Early in your theatrical career, you directed performances under different pseudonyms. Why did you need them and why are you not using them now?

 For a very long time I couldn’t understand why. I think it’s because I didn’t want to say ‘I am Grzegorz Jarzyna’ to be able to look for more names and more faces within myself. I found it more important to show one side of myself or another, the part of my personality that was different from the one before. That’s why I had this schizophrenic idea to change those names. I used to say to myself: this performance was directed by Horst d’Alberti, and that one by Brokenhorst. This immediately conveyed the character of a certain personality. For example, why was I Sylwia Torsh? On the one hand, it’s an anagram of my father’s surname, plus a female name. As you can see from those pseudonyms, initially I revolved around my father. It’s also deeply subconscious and intuitive, because I couldn’t decipher his secret and, at the same time, my own secret. It was only after his death that a lot of things fell into place for me, but that was also a very long process. And then I started using my own surname.


Did they know in Poland that you were you? You are one of the few directors with no conventional biography.

Yes, this is true. Even in Wikipedia the page isn’t neat. In the beginning, some people knew about those names and others didn’t. I remember when I was working on Count Myshkin, the Wyborcza newspaper announced a competition, ‘What will Grzegorz Jarzyna be called this time, what will his pseudonym be?’ There were questions about these pseudonyms on TV, too: ‘Which director created this or that play?’ Such was the game. And I decided it was more a story of the media than my own. A certain conjuncture started. Then I thought that maybe it was time to give up pseudonyms and use my real name and to reflect on why I so often avoided it. Later all that didn’t make sense any longer.


I would like to know what your theatre, TR Warszawa, is today. Do you protect its unique character, do you strive for it?

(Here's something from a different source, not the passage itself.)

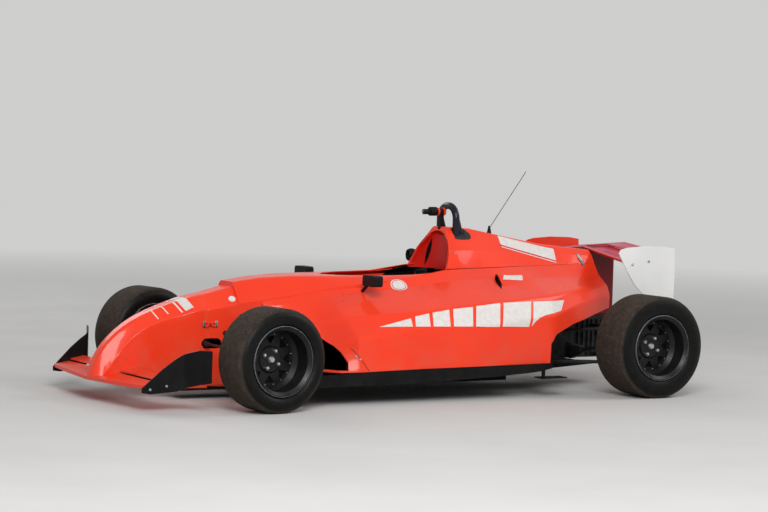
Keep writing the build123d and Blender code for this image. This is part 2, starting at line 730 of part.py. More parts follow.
def build_steering():
    centre, lower = column_line()
    run = (lower - centre).normalized()
    face = Plane(centre, z_dir=run * -1)
    wheel = face * Torus(steering_wheel_radius - 14, 14)
    wheel += face * Pos(0, 0, -8) * Cylinder(34, 24)
    for angle in (0, 180, 270):
        wheel += face * Rot(Z=angle) * Pos(steering_wheel_radius / 2, 0, -6) * Box(steering_wheel_radius - 26, 26, 6)
    wheel += rod(centre, lower, column_radius)
    save("steering_wheel", wheel)
    shift = steering_arm * math.sin(math.radians(parked_steer))
    bar = rod(at(rack_ahead, -175 + shift, rack_height), at(rack_ahead, 175 + shift, rack_height), 13)
    for side in (1, -1):
        eye_y = side * kingpin_half() + shift
        bar += rod(at(rack_ahead, side * 170 + shift, rack_height), at(rack_ahead, eye_y - side * 14, rack_height), 7)
        eye = Pos(*at(rack_ahead, eye_y, rack_height)) * Cylinder(17, 12)
        bore = Pos(*at(rack_ahead, eye_y, rack_height)) * Cylinder(11.5, 40)
        bar = bar + eye - bore
    save("steering_rack", bar)
    housing = rod(at(rack_ahead, -110, rack_height), at(rack_ahead, 110, rack_height), 21)
    housing -= rod(at(rack_ahead, -120, rack_height), at(rack_ahead, 120, rack_height), 13 + pin_clearance)
    for side in (1, -1):
        foot = box_between((nose_seam, side * 90 - 12, rack_height - 18),
                           (rack_ahead - 15, side * 90 + 12, rack_height + 18))
        housing += foot
    save("steering_rack_housing", housing)


def build_front_wing(nose):
    def plate_y(ahead):
        """Inner face of the front endplate at a place along it."""
        slope = (endplate_bend[1] - endplate_tip[1]) / (endplate_tip[0] - endplate_bend[0])
        return endplate_tip[1] + (endplate_tip[0] - ahead) * slope - endplate_thickness * 0.51 - seat_gap
    plan = [(694, 0), (634, plate_y(634)), (540, plate_y(540))]
    plan += [(ahead, -y) for ahead, y in reversed(plan) if y]
    blade = plan_profile(plan, 60, 200)
    blade &= side_profile([(700, 129.2), (540, 150), (540, 146), (600, 128), (660, 114), (700, 112)], -800, 800)
    save("front_wing", blade)
    flap_plan = [(532, 70), (532, plate_y(532)), (446, plate_y(446)), (446, 70)]
    flap = plan_profile(flap_plan, 60, 300)
    flap &= side_profile([(532, 156), (530, 163), (446, 176), (446, 173), (500, 158)], -10, 800)
    flap = largest(flap - nose)
    save("front_wing_flaps", both_sides(flap))
    line = [endplate_tip, endplate_bend, (372, 700), (350, 765)]
    path = FilletPolyline(*[(at(ahead).X, y) for ahead, y in line], radius=[40, 30])
    plate = extrude(trace(path, endplate_thickness), amount=400)
    outline = [(642, 100), (640, 124), (580, 178), (529, 224), (470, 268), (418, 300), (380, 322),
               (340, 326), (340, 170), (372, 150), (456, 106), (596, 93)]
    plate &= side_profile(outline, 0, 900)
    save("front_wing_endplates", both_sides(largest(plate)))


def wing_section(y, drop, corners):
    """Wing section as a closed face: upper arc, blunt rear edge, lower arc, round nose."""
    nose_top, upper, tail_top, tail_low, lower, nose_low, nose_tip = [(at(a).X, z - drop) for a, z in corners]
    edges = [ThreePointArc(nose_top, upper, tail_top), Line(tail_top, tail_low),
             ThreePointArc(tail_low, lower, nose_low), ThreePointArc(nose_low, nose_tip, nose_top)]
    plane = Plane((0, y, 0), x_dir=(1, 0, 0), z_dir=(0, -1, 0))
    return plane * make_face(edges)


def build_rear_wing():
    wings = {}
    for name, root, tip in (("rear_wing", main_root, main_tip), ("rear_wing_flap", flap_section, flap_section)):
        half = loft([wing_section(0, 0, root), wing_section(rear_wing_half - seat_gap, wing_tip_drop, tip)])
        wings[name] = half + mirrored(half)
        save(name, wings[name])
    outline = [(-2372, 790), (-2385, 812), (-2440, 824), (-2560, 832), (-2700, 828), (-2768, 818),
               (-2774, 700), (-2770, 505), (-2640, 505), (-2547, 559), (-2490, 610), (-2432, 692)]
    plate = side_profile(outline, rear_wing_half, rear_wing_half + endplate_thickness)
    save("rear_wing_endplates", both_sides(plate))
    pylon = box_between((-2682, -18, gearbox_top + seat_gap), (-2480, 18, 800))
    pylon = fillet(pylon.edges().filter_by(Axis.Z), 12)
    parts = solids_of(pylon - wings["rear_wing"] - wings["rear_wing_flap"])
    pylon = min(parts, key=lambda solid: solid.center().Z)
    save("rear_wing_pylon", pylon)


def build_engine_and_gearbox():
    engine_rear = tub_rear - 410
    engine = box_between((engine_rear, -engine_half, 132), (tub_rear - seat_gap, engine_half, 520))
    save("engine", engine)
    case_rear = -2690
    bell_rear = differential_ahead + 55
    gearbox = box_between((bell_rear, -150, gearbox_bottom), (engine_rear - seat_gap, 150, 380))
    gearbox += box_between((case_rear, -gearbox_half, gearbox_bottom), (bell_rear + 10, gearbox_half, gearbox_top))
    for ahead in (-2385, -2420, -2455, -2485, -2520, -2555, -2590):
        gearbox += box_between((ahead - 4, -gearbox_half - 10, 175), (ahead + 4, gearbox_half + 10, 380))
    left, right = [at(differential_ahead, side * flange_half, differential_height) for side in (1, -1)]
    gearbox += rod(left, right, 46)
    eye = Plane(at(-2735, -6, 245), z_dir=(0, 1, 0)) * Circle(28)
    gearbox += extrude(eye, amount=12) + box_between((-2735, -6, 217), (case_rear + 2, 6, 273))
    gearbox -= rod(at(-2735, -20, 245), at(-2735, 20, 245), tow_eye_radius)
    save("gearbox", gearbox)
    light = box_between((case_rear - 32, -45, 290), (case_rear, 45, 345))
    save("rain_light", light)
    save("driveshafts", both_sides(build_driveshaft()))
    save("exhaust", build_exhaust())
    return gearbox, engine


def build_driveshaft():
    """Shaft from the gearbox's flange to the upright, with a ribbed boot at each end."""
    flange = at(differential_ahead, flange_half + seat_gap, differential_height)
    inner = flange + Vector(0, boot_length * 0.18, 0)
    outer = at(-table_wheelbase, rear_joint_half() - 30, rear_tyre_radius)
    run = (outer - inner).normalized()
    shaft = rod(flange, inner, 40) + rod(inner, outer, shaft_radius)
    for start, facing, wide in ((inner, run, 42), (outer, run * -1, 38)):
        boot = Plane(start, z_dir=facing)
        shaft += loft([boot * Circle(wide - 4), boot.offset(boot_length) * Circle(18)])
        for number in range(4):
            radius = wide - number * 5
            shaft += extrude(boot.offset(number * boot_length / 4) * Circle(radius), amount=boot_length / 8)
    return shaft


def build_exhaust():
    points = [at(-1800, -engine_half - seat_gap, 430), at(-1800, -250, 430), at(-2100, -250, 470),
              at(-2400, -230, 500)]
    return tube_path(points, [40, 60], 26)


def build_floor(tub_outer):
    plan = floor_plan + [(ahead, -y) for ahead, y in reversed(floor_plan) if y]
    outline = [(at(ahead).X, y) for ahead, y in plan]
    face = Plane.XY.offset(floor_height - 20) * make_face(Polyline(*outline, close=True))
    slab = extrude(face, amount=160)
    rear = floor_plan[-1][0]
    inner_half = engine_half + running_gap
    level = [(floor_line[0][0], floor_height), (rear, floor_height)]
    level += [(ahead, z + floor_thickness) for ahead, z in reversed(level)]
    rising = floor_line + [(ahead, z + floor_thickness) for ahead, z in reversed(floor_line)]
    wall = [(-980, floor_height), (rear, floor_height)]
    wall += [(ahead, z + floor_thickness) for ahead, z in reversed(floor_line) if ahead <= -980]
    sides = (slab & side_profile(rising, inner_half, 800)) + side_profile(wall, inner_half, inner_half + 6)
    skirt = floor_line + [(ahead, z_low - seat_gap) for ahead, *_, z_low in reversed(pod_rows) if ahead >= rear]
    band = slab - extrude(offset(face, -skirt_thickness), amount=200)
    band = (band & side_profile(skirt, 100, 800)) - box_between((rear - 50, 0, 0), (rear + 50, 590, 400))
    band -= box_between((-290, 0, 0), (0, 800, 400))
    sides += band
    sides += box_between((-1935, 556, 108), (-1765, 632, 114)) + box_between((-1804, 592, 110), (-1788, 606, 164))
    floor = (slab & side_profile(level, -inner_half - 6, inner_half + 6)) + sides + mirrored(sides)
    floor -= tub_outer
    keel = plank_top - plank_thickness
    floor += box_between((tub_rear, -plank_half, keel), (-240, plank_half, plank_top))
    floor += box_between((-250, -plank_half + 22, keel), (205, plank_half - 22, plank_top))
    floor += box_between((rear, -plank_half, keel), (tub_rear, plank_half, floor_height + 5))
    diffuser = side_profile([(rear, 105), (rear, 115), (-2380, 145), (-2380, 139)], -250, 250)
    floor += diffuser
    save("floor", floor)


def build_radiators():
    front, rear = -905, -960
    low = 112 + floor_thickness + seat_gap
    radiator = box_between((rear, 290, low), (front, 560, 430))
    save("radiators", both_sides(radiator))


def build_fittings(tub_outer, cover, pod):
    hoop_z = hoop_top - hoop_tube / 2
    seat_z = 648 + seat_gap
    legs = [(185, seat_z - 12), (hoop_half + 0.5, 800), (hoop_half, hoop_z)]
    points = [at(hoop_ahead, -y, z) for y, z in legs] + [at(hoop_ahead, y, z) for y, z in reversed(legs)]
    hoop = tube_path(points, [80, 76, 76, 80], hoop_tube / 2)
    for side in (1, -1):
        hoop += rod(at(hoop_ahead - 6, side * hoop_half, 975), at(-1630, side * hoop_half, seat_z - 5), 12)
    save("roll_hoop", largest(hoop - tub_outer))
    camera = rod(at(-1354, 0, 1001), at(-1400, 0, 1001), 15) + rod(at(-1400, 0, 1001), at(-1495, 0, 1001), 20)
    camera += box_between((-1484, -13, 900), (-1460, 13, 990))
    save("onboard_camera", largest(camera - cover))
    base = Pos(*at(-1801, 0, 0)) * loft([Plane.XY.offset(872) * Circle(15), Plane.XY.offset(922) * Circle(5)])
    whip = rod(at(-1800, 0, 905), at(-2043, 0, 1235), 1.8)
    save("antenna", largest(base + whip - cover))
    mirror_shell = box_between((-834, 316, 612), (-782, 446, 672))
    mirror_shell = fillet(mirror_shell.edges().filter_by(Axis.X), 16)
    stalk = rod(at(-806, 264, 570), at(-808, 362, 640), 9)
    mirrors = largest(mirror_shell + stalk - pod)
    save("mirrors", both_sides(mirrors))
    seat = side_profile([(-820, 92), (-1120, 92), (-1352, 560), (-1368, 560), (-1142, 86), (-820, 86)], -170, 170)
    save("seat", seat)


def main():
    os.makedirs("parts", exist_ok=True)
    nose, tub, cowl, pod, cover, tub_outer = build_body()
    save("nose_cone", nose)
    save("monocoque", tub)
    save("cockpit_cowl", cowl)
    save("sidepod_left", pod)
    save("sidepod_right", mirrored(pod))
    save("engine_cover", cover)
    build_front_wing(nose)
    build_rear_wing()
    gearbox, engine = build_engine_and_gearbox()
    build_floor(tub_outer)
    build_radiators()
    build_fittings(tub_outer, cover, pod)
    build_steering()
    build_suspension(tub_outer, gearbox, engine)
    build_wheels()


main()
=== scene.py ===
import json
import math

import bmesh
import bpy
from mathutils import Matrix, Vector
from mathutils.bvhtree import BVHTree


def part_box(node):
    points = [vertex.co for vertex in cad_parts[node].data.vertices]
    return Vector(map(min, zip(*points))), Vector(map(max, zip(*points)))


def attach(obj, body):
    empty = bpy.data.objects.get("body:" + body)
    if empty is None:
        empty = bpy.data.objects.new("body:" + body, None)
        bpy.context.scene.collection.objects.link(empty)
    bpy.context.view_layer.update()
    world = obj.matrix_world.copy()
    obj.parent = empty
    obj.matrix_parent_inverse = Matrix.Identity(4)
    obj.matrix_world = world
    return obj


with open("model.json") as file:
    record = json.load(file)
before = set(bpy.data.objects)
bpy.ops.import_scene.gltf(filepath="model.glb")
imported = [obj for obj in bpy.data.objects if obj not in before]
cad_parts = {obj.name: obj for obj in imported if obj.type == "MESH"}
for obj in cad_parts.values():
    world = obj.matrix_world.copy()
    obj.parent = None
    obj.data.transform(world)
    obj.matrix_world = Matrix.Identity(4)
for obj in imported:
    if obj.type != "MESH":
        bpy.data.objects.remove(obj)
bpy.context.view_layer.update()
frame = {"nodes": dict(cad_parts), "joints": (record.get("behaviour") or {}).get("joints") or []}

# Open wheel racing car: finishes, stickers and small trim.
# +X points at the nose, +Y at the driver's left, +Z up. Metres, but the outlines and places of the pieces
# are in millimetres, as (ahead of the front axle, y, z).
nodes = frame["nodes"]
joints = {joint["name"]: joint for joint in frame["joints"]}
corners = ("front_left", "front_right", "rear_left", "rear_right")
front_axle_x = joints["left_wheel_steer"]["pos_m"][0]

# Camera: solved from the photograph
camera_place = Vector((front_axle_x + 6.20188, 12.15189, 1.57203))
camera_yaw, camera_pitch, camera_roll = -2.1121, -0.0578, 0.029
camera_focal_pixels = 2540.69
frame_width_pixels = 768.0
sensor_width = 36.0
view_distance = 200.0

# Studio
backdrop_colour = (0.62, 0.62, 0.615)
world_strength = 0.36
floor_half_size = 60.0
floor_fade = (4.5, 13.0)
lights = [  # name, place, target, size, power
    ("key_light", (4.0, 8.0, 5.6), (0, 0, 0.3), (4.0, 4.0), 680.0),
    ("rear_light", (-6.0, 3.0, 5.0), (-0.5, 0, 0.4), (4.0, 3.0), 150.0),
    ("far_light", (1.0, -7.0, 5.0), (0, 0, 0.4), (5.0, 3.0), 110.0),
]

# Leaning front of the headrest arch: foot and head as (ahead, z), and the back wall of its hollow
arch_foot, arch_head = (-1.376, 0.650), (-1.468, 0.925)
arch_lean = (arch_head[0] - arch_foot[0]) / (arch_head[1] - arch_foot[1])
hollow_back = -1.4865

# Foot of the painted lip in the cockpit's opening, as (ahead, z): at the headrest and in front
lip_back, lip_front = (-1.34, 0.700), (-1.12, 0.580)

# Opening in the engine cover's front as (half width, z), in millimetres
arch_opening = [(205.0, 690.0), (163.0, 790.0), (54.0, 899.0)]

# Colours
orange_shades = (0.90, 0.050, 0.016), (0.86, 0.042, 0.013)
dust_colour = (0.30, 0.17, 0.11)
# Black of the insides, also used as painted shade on the tub's outer walls in the ducts
inside_black_and_shade = (0.004, 0.004, 0.004)
# Darker reds of the headrest's hollow and of its bowl: painted shade on the orange paint
hollow_shade_red = (0.52, 0.010, 0.007)
bowl_shade_red = (0.60, 0.010, 0.006)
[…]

 For two or three years now, our theatre has been undergoing major changes related to new rules and new communication. The issue of contracts, for example: anyone can find out what my contract is, what contracts have been signed with other directors, actors, staff. Any theatre goer can read them, it’s not a secret. Another very important change is that we are trying to ‘flatten’ the whole structure. That is, we are creating an ahierarchical structure. We are talking about community governance where the community has to decide everything for itself. And this has been going on for the third year. It leads to numerous conflicts and misunderstandings in the company, because we have to draw the boundaries between that communist rule and the responsibility of each member of staff.


Thank you very much for an interesting conversation.